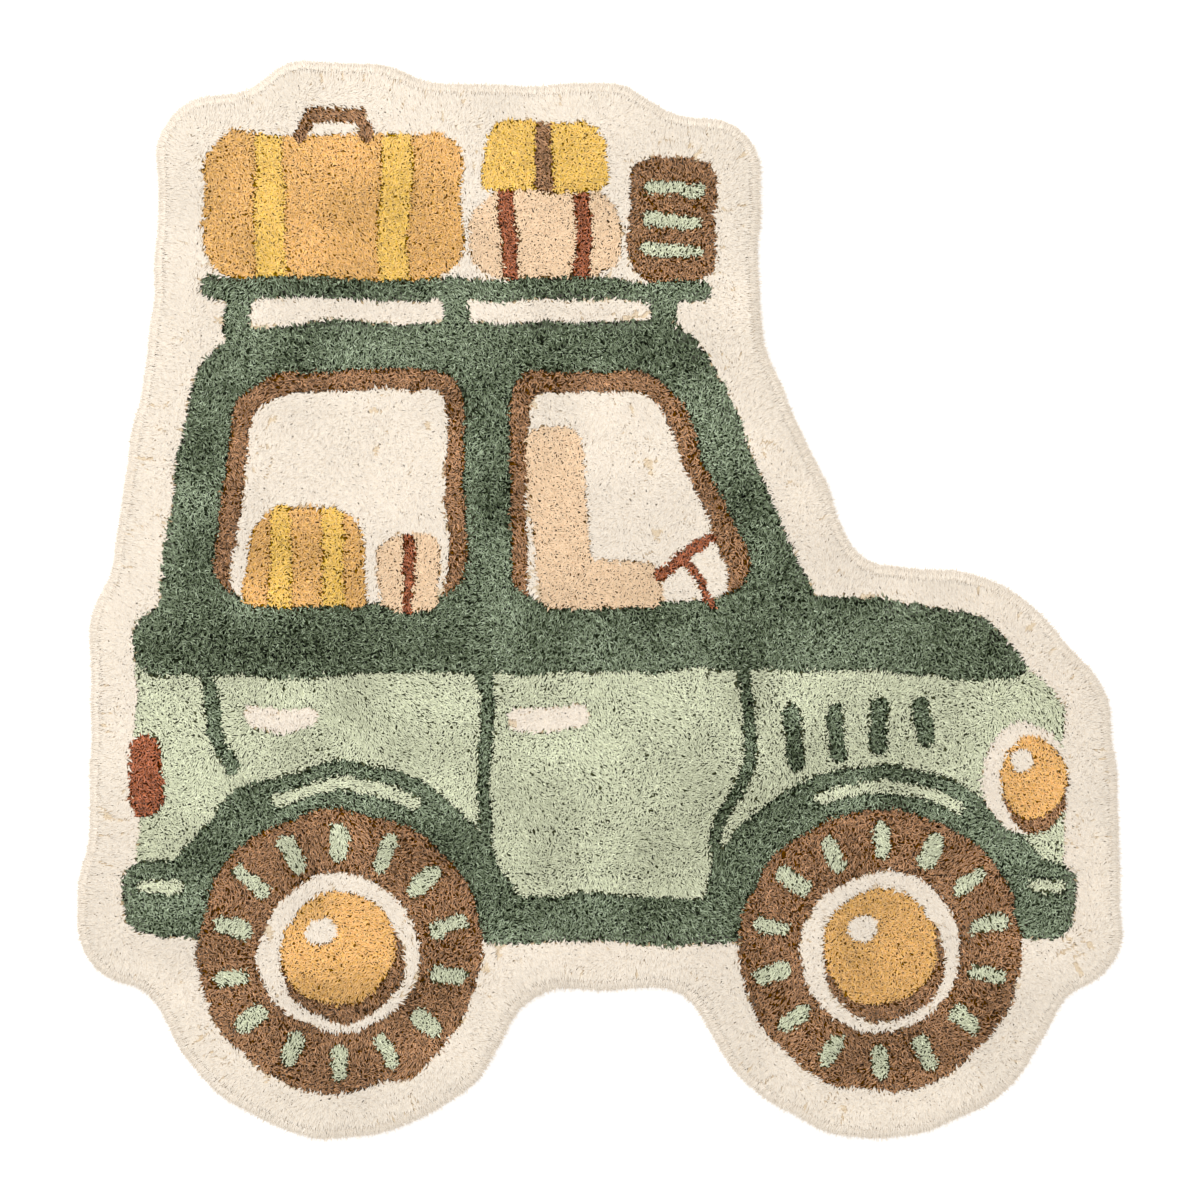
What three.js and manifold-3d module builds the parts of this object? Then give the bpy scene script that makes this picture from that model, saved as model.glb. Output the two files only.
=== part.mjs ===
// A tufted cotton play mat lying flat, cut to the shape of a touring car seen from the side, with luggage on its roof.
// Millimetres, +Z up. The mat lies on z = 0, with the middle of its plan at the origin and the car's wheels towards -Y.

import * as THREE from 'three';
import { mergeVertices } from 'three/addons/utils/BufferGeometryUtils.js';
import Module from 'manifold-3d';

const wasm = await Module();
wasm.setup();

// Driving dimensions
const thickness = 18; // foundation and pile together, at the crown of the pile
const pileDip = 3; // how far the uneven pile falls below its crown
const rimRound = 14; // how far in from the edge the pile has rolled over to its full height
const rimDrop = 13; // height of that roll
const border = 46; // plain border round the car
const tyreRadius = 142;
const rearWheelX = -262;
const frontWheelX = 280;
const tyreShare = 64; // degrees turned by each of the two corners that make a tyre's arc

// Fineness of the faces
const edgeStep = 15;
const pileStep = 30;
const rollSteps = 4;

// Two corners whose arcs run round the lower side of a tyre, at the border's width from it
function tyreCorners(wheelX) {
  const radius = tyreRadius + border;
  const reach = radius / Math.cos(THREE.MathUtils.degToRad(tyreShare / 2));
  return [-0.5, 0.5].map((side) => {
    const angle = THREE.MathUtils.degToRad(-90 + side * tyreShare);
    return { x: wheelX + reach * Math.cos(angle), h: tyreRadius + reach * Math.sin(angle), r: radius };
  });
}

// The outline's corners, anticlockwise: x from the car's middle, h above the ground line, r the radius of the corner
const corners = [
  ...tyreCorners(rearWheelX),
  { x: -71, h: 104, r: 60 }, // under the sill
  { x: 89, h: 104, r: 60 },
  ...tyreCorners(frontWheelX),
  { x: 466, h: 96, r: 60 }, // front bumper
  { x: 526, h: 126, r: 70 },
  { x: 524, h: 206, r: 90 },
  { x: 514, h: 400, r: 70 }, // nose and bonnet
  { x: 410, h: 518, r: 100 },
  { x: 260, h: 534, r: 46 },
  { x: 160, h: 764, r: 90 }, // windscreen, then up past the luggage
  { x: 163, h: 980, r: 62 },
  { x: 68, h: 984, r: 50 },
  { x: 20, h: 1016, r: 56 },
  { x: -160, h: 1012, r: 120 },
  { x: -220, h: 1036, r: 70 }, // over the suitcase's handle
  { x: -316, h: 1036, r: 70 },
  { x: -362, h: 1004, r: 60 },
  { x: -444, h: 1004, r: 62 },
  { x: -449, h: 790, r: 120 }, // down the cabin's back
  { x: -494, h: 520, r: 70 },
  { x: -514, h: 470, r: 60 },
  { x: -512, h: 280, r: 120 },
  { x: -526, h: 210, r: 90 }, // rear bumper
  { x: -526, h: 126, r: 70 },
  { x: -448, h: 96, r: 60 },
];

// The cut edge wanders a little: how many waves go round the mat, how far each pushes, and where it starts
const edgeWaves = [
  { count: 23, size: 1.3, start: 0.4 },
  { count: 41, size: 0.9, start: 2.1 },
  { count: 67, size: 0.5, start: 5.2 },
];

// Soft lumps of the pile: wavelength along a direction in degrees, share of the whole, and where it starts
const pileWaves = [
  { length: 210, direction: 20, share: 0.2, start: 1.1 },
  { length: 140, direction: 102, share: 0.22, start: 3.7 },
  { length: 96, direction: 61, share: 0.22, start: 0.3 },
  { length: 83, direction: 158, share: 0.2, start: 4.4 },
  { length: 68, direction: 8, share: 0.16, start: 2.6 },
];

// Creases left by folding the mat for its packing: the axis that each crosses, its place there, its depth and width,
// and the length over which it fades and comes back
const creases = [
  { across: 'y', at: 208, depth: 1.5, width: 8, fade: 310 },
  { across: 'y', at: -276, depth: 1.8, width: 8, fade: 410 },
  { across: 'x', at: -303, depth: 1.1, width: 10, fade: 270 },
];

// The outline as one curve of straights and arcs
function outlineShape() {
  const shape = new THREE.Shape();
  corners.forEach((corner, i) => {
    const here = new THREE.Vector2(corner.x, corner.h);
    const before = corners[(i + corners.length - 1) % corners.length];
    const after = corners[(i + 1) % corners.length];
    const back = new THREE.Vector2(before.x, before.h).sub(here).normalize();
    const ahead = new THREE.Vector2(after.x, after.h).sub(here).normalize();
    const half = Math.acos(back.dot(ahead)) / 2;
    const entry = here.clone().addScaledVector(back, corner.r / Math.tan(half));
    const leave = here.clone().addScaledVector(ahead, corner.r / Math.tan(half));
    const middle = back.clone().add(ahead).normalize().multiplyScalar(corner.r / Math.sin(half)).add(here);
    const startAngle = entry.clone().sub(middle).angle();
    const endAngle = leave.clone().sub(middle).angle();
    if (i === 0) shape.moveTo(entry.x, entry.y);
    else shape.lineTo(entry.x, entry.y);
    shape.absarc(middle.x, middle.y, corner.r, startAngle, endAngle, back.cross(ahead) > 0);
  });
  shape.closePath();
  return shape;
}

// Even steps along the outline, pushed in and out by the edge's waves, and centred on the origin
function cutEdge() {
  const shape = outlineShape();
  const steps = Math.round(shape.getLength() / edgeStep);
  const points = shape.getSpacedPoints(steps).slice(0, steps);
  const pushed = points.map((point, i) => {
    const before = points[(i + steps - 1) % steps];
    const after = points[(i + 1) % steps];
    const outward = new THREE.Vector2(after.y - before.y, before.x - after.x).normalize();
    const turn = (2 * Math.PI * i) / steps;
    const push = edgeWaves.reduce((sum, wave) => sum + wave.size * Math.sin(wave.count * turn + wave.start), 0);
    return point.clone().addScaledVector(outward, push);
  });
  const box = new THREE.Box2().setFromPoints(pushed);
  const middle = box.getCenter(new THREE.Vector2());
  return pushed.map((point) => point.sub(middle));
}

// How high the pile stands at a place of the plan
function pileHeight(x, y) {
  const lumps = pileWaves.reduce((sum, wave) => {
    const angle = THREE.MathUtils.degToRad(wave.direction);
    const along = x * Math.cos(angle) + y * Math.sin(angle);
    return sum + wave.share * Math.sin((2 * Math.PI * along) / wave.length + wave.start);
  }, 0);
  const troughs = creases.reduce((sum, crease) => {
    const [acrossIt, alongIt] = crease.across === 'x' ? [x, y] : [y, x];
    const away = (acrossIt - crease.at) / crease.width;
    const strength = 0.6 + 0.4 * Math.cos((2 * Math.PI * alongIt) / crease.fade);
    return sum + crease.depth * strength * Math.exp(-away * away);
  }, 0);
  return thickness - (pileDip / 2) * (1 - lumps) - troughs;
}

// Places of the pile's grid lines along one axis: even, with three more at each crease
function gridLines(axis, low, high) {
  const even = Array.from({ length: Math.ceil((high - low) / pileStep) + 1 }, (_, i) => low + i * pileStep);
  const folds = creases.filter((crease) => crease.across === axis);
  const clear = even.filter((place) => folds.every((crease) => Math.abs(place - crease.at) > 1.6 * crease.width));
  const extra = folds.flatMap((crease) => [-1.4, 0, 1.4].map((k) => crease.at + k * crease.width));
  return [...clear, ...extra].sort((a, b) => a - b);
}

// A slab that is larger than the mat, with the pile's uneven top and a flat bottom well below the floor
function pileSlab(edge) {
  const box = new THREE.Box2().setFromPoints(edge).expandByScalar(pileStep / 2);
  const xs = gridLines('x', box.min.x, box.max.x);
  const ys = gridLines('y', box.min.y, box.max.y);
  const slab = new THREE.BoxGeometry(1, 1, 1, xs.length - 1, ys.length - 1, 1);
  const place = slab.attributes.position;
  for (let i = 0; i < place.count; i += 1) {
    const x = xs[Math.round((place.getX(i) + 0.5) * (xs.length - 1))];
    const y = ys[Math.round((place.getY(i) + 0.5) * (ys.length - 1))];
    place.setXYZ(i, x, y, place.getZ(i) > 0 ? pileHeight(x, y) : -2 * thickness);
  }
  return slab;
}

// The mat's plan with its edge rolled over above, and tucked in below, where the floor will cut it
function rolledPlan(edge) {
  const waist = thickness + 1 - rimDrop;
  const plan = new THREE.ExtrudeGeometry(new THREE.Shape(edge), {
    depth: 1,
    steps: 1,
    bevelThickness: rimDrop,
    bevelSize: rimRound,
    bevelOffset: -rimRound,
    bevelSegments: rollSteps,
  });
  plan.translate(0, 0, waist - 1);
  return plan;
}

// All that lies above the floor
function aboveFloor(edge) {
  const size = new THREE.Box2().setFromPoints(edge).getSize(new THREE.Vector2());
  const room = new THREE.BoxGeometry(size.x + border, size.y + border, 2 * thickness);
  room.translate(0, 0, thickness);
  return room;
}

function toSolid(geometry) {
  const bare = geometry.clone();
  bare.deleteAttribute('normal');
  bare.deleteAttribute('uv');
  const merged = mergeVertices(bare, 1e-4);
  return new wasm.Manifold(
    new wasm.Mesh({
      numProp: 3,
      vertProperties: new Float32Array(merged.attributes.position.array),
      triVerts: new Uint32Array(merged.index.array),
    }),
  );
}

function toGeometry(solid) {
  const mesh = solid.getMesh();
  const geometry = new THREE.BufferGeometry();
  geometry.setAttribute('position', new THREE.BufferAttribute(new Float32Array(mesh.vertProperties), 3));
  geometry.setIndex(new THREE.BufferAttribute(new Uint32Array(mesh.triVerts), 1));
  geometry.computeVertexNormals();
  return geometry;
}

function makeMat() {
  const edge = cutEdge();
  const solid = toSolid(rolledPlan(edge)).intersect(toSolid(pileSlab(edge))).intersect(toSolid(aboveFloor(edge)));
  const cotton = new THREE.MeshStandardMaterial({ color: 0xefe4d3, roughness: 0.95, metalness: 0 });
  const mat = new THREE.Mesh(toGeometry(solid), cotton);
  mat.name = 'mat';
  return mat;
}

const carPlayMat = new THREE.Group();
carPlayMat.add(makeMat());

export default carPlayMat;
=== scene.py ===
import math

import bmesh
import bpy
import numpy as np
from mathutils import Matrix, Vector
from mathutils.bvhtree import BVHTree
from mathutils.kdtree import KDTree


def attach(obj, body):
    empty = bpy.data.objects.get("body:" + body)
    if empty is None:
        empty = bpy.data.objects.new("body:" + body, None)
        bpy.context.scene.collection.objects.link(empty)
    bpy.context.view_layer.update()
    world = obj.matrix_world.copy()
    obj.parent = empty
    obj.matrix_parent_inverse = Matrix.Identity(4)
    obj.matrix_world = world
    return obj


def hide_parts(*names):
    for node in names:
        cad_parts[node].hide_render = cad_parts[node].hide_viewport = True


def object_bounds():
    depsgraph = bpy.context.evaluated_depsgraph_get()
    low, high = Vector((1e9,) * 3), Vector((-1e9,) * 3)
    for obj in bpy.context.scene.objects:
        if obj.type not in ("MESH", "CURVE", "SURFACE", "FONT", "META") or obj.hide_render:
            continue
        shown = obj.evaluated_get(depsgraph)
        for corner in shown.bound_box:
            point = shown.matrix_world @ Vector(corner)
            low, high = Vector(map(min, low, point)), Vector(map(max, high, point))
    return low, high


# A tufted cotton play mat in the shape of a touring car, lying flat. Metres, +Z up, the car's roof at +Y.
# The drawing of the car is in millimetres: x from its middle, y above the ground line under its tyres.

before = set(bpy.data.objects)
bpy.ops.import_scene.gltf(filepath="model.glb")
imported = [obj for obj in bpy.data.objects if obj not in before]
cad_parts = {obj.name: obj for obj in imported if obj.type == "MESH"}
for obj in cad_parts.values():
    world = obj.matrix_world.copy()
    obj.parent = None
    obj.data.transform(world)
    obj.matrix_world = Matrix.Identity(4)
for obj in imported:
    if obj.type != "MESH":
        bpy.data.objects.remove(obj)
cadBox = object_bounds()
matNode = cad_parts["mat"]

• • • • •

TASK GOAL: Copy all lines of the listing above that contain the string "before".

WRITTEN REPLY:
    const before = corners[(i + corners.length - 1) % corners.length];
    const back = new THREE.Vector2(before.x, before.h).sub(here).normalize();
    const before = points[(i + steps - 1) % steps];
    const outward = new THREE.Vector2(after.y - before.y, before.x - after.x).normalize();
before = set(bpy.data.objects)
imported = [obj for obj in bpy.data.objects if obj not in before]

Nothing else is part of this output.